# Aim of the exercise
Each line from the beginning of the data below through the line containing "const HEAD_STEP = 3;" should be repeated exactly, please.

# Provided material
· · · ·

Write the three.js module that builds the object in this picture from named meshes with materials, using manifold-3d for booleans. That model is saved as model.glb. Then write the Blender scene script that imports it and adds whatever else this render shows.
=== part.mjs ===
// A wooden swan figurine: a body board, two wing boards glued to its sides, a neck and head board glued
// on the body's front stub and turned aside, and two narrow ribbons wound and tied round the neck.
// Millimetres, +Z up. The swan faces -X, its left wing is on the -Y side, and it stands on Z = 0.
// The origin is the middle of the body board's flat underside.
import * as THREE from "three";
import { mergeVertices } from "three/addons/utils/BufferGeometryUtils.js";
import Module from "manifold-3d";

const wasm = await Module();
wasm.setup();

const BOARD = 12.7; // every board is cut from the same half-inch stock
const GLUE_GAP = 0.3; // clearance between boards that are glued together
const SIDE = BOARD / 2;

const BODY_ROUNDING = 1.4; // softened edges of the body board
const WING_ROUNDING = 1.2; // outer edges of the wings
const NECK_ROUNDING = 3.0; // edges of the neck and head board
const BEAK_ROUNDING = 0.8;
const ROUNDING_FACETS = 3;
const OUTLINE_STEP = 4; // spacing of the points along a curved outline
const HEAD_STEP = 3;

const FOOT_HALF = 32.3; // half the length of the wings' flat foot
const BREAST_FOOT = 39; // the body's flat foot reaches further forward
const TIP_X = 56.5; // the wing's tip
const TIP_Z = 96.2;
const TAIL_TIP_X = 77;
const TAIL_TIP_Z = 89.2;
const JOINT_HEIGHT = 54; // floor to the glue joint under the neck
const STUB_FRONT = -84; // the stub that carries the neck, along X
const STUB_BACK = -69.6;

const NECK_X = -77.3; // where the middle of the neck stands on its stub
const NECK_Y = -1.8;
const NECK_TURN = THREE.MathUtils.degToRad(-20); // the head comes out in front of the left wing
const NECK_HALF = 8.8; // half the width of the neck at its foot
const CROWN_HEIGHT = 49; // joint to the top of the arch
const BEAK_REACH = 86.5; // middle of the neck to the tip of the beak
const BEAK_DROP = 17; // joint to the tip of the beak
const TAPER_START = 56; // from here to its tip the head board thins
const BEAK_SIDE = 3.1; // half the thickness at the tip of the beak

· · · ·

# Completed exercise
Write the three.js module that builds the object in this picture from named meshes with materials, using manifold-3d for booleans. That model is saved as model.glb. Then write the Blender scene script that imports it and adds whatever else this render shows.
=== part.mjs ===
// A wooden swan figurine: a body board, two wing boards glued to its sides, a neck and head board glued
// on the body's front stub and turned aside, and two narrow ribbons wound and tied round the neck.
// Millimetres, +Z up. The swan faces -X, its left wing is on the -Y side, and it stands on Z = 0.
// The origin is the middle of the body board's flat underside.
import * as THREE from "three";
import { mergeVertices } from "three/addons/utils/BufferGeometryUtils.js";
import Module from "manifold-3d";

const wasm = await Module();
wasm.setup();

const BOARD = 12.7; // every board is cut from the same half-inch stock
const GLUE_GAP = 0.3; // clearance between boards that are glued together
const SIDE = BOARD / 2;

const BODY_ROUNDING = 1.4; // softened edges of the body board
const WING_ROUNDING = 1.2; // outer edges of the wings
const NECK_ROUNDING = 3.0; // edges of the neck and head board
const BEAK_ROUNDING = 0.8;
const ROUNDING_FACETS = 3;
const OUTLINE_STEP = 4; // spacing of the points along a curved outline
const HEAD_STEP = 3;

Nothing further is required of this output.